Thursday, November 4, 2010

REMARKable: Brindle thoroughbred racing now!

Her name is Remark and she's by Distorted Humor. I think she broke her maiden at Saratoga, and her record is 8 starts, 1 win, 3 seconds, and 2 thirds. She's an exceedingly well-bred filly (see pedigree) and looks it. Interestingly all of her markings on on one side only--the right side.

More Resources

Gallery from Barbara D. Livingston's Photoshelter
Remark earning her stripes as a brindle from Daily Racing Form
A brindle earns her racing stripes
from Daily Racing Form


  1. It almost looks as if someone spilled bleach on her.
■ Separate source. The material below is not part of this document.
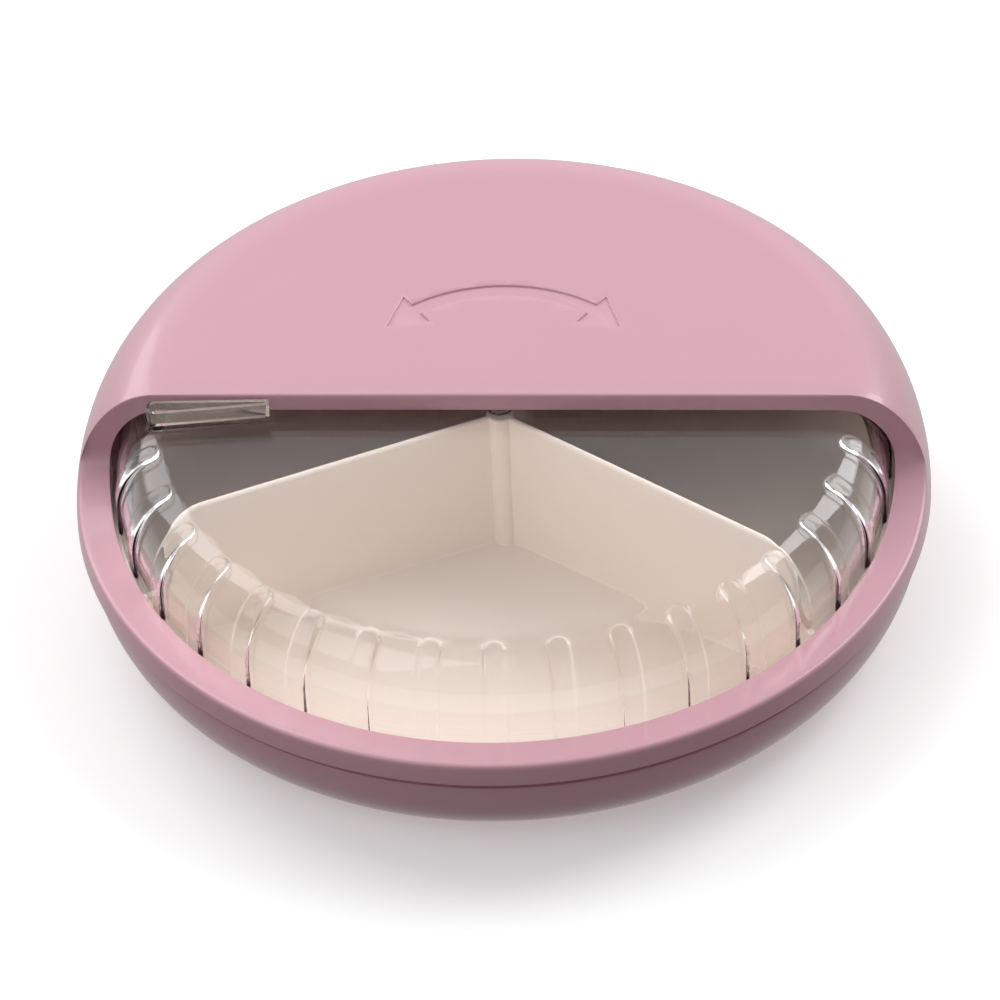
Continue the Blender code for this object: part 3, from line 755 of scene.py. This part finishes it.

What curious markings.

    She is a pretty girl.

  2. That's really cool. I've always had a fascination with brindles-perhaps it's their rarity or maybe just because of their beauty. Either way, thanks for sharing this!

  3. She's stunning! Looks like someone spilled some bleach over her back!

  4. Don't know where my comment went...

    She almost looks as if someone spilled bleach on her. What unusual markings.

    Might be fun to see the description on her papers as the Jockey Association does require markings to be listed.

  5. I don't know whether this is true for horses, but in some other animals, I believe that brindling is due to X-inactivation. (In some species, like dogs, there are several mechanisms for brindling, so X-linkage is not the only possible explanation.)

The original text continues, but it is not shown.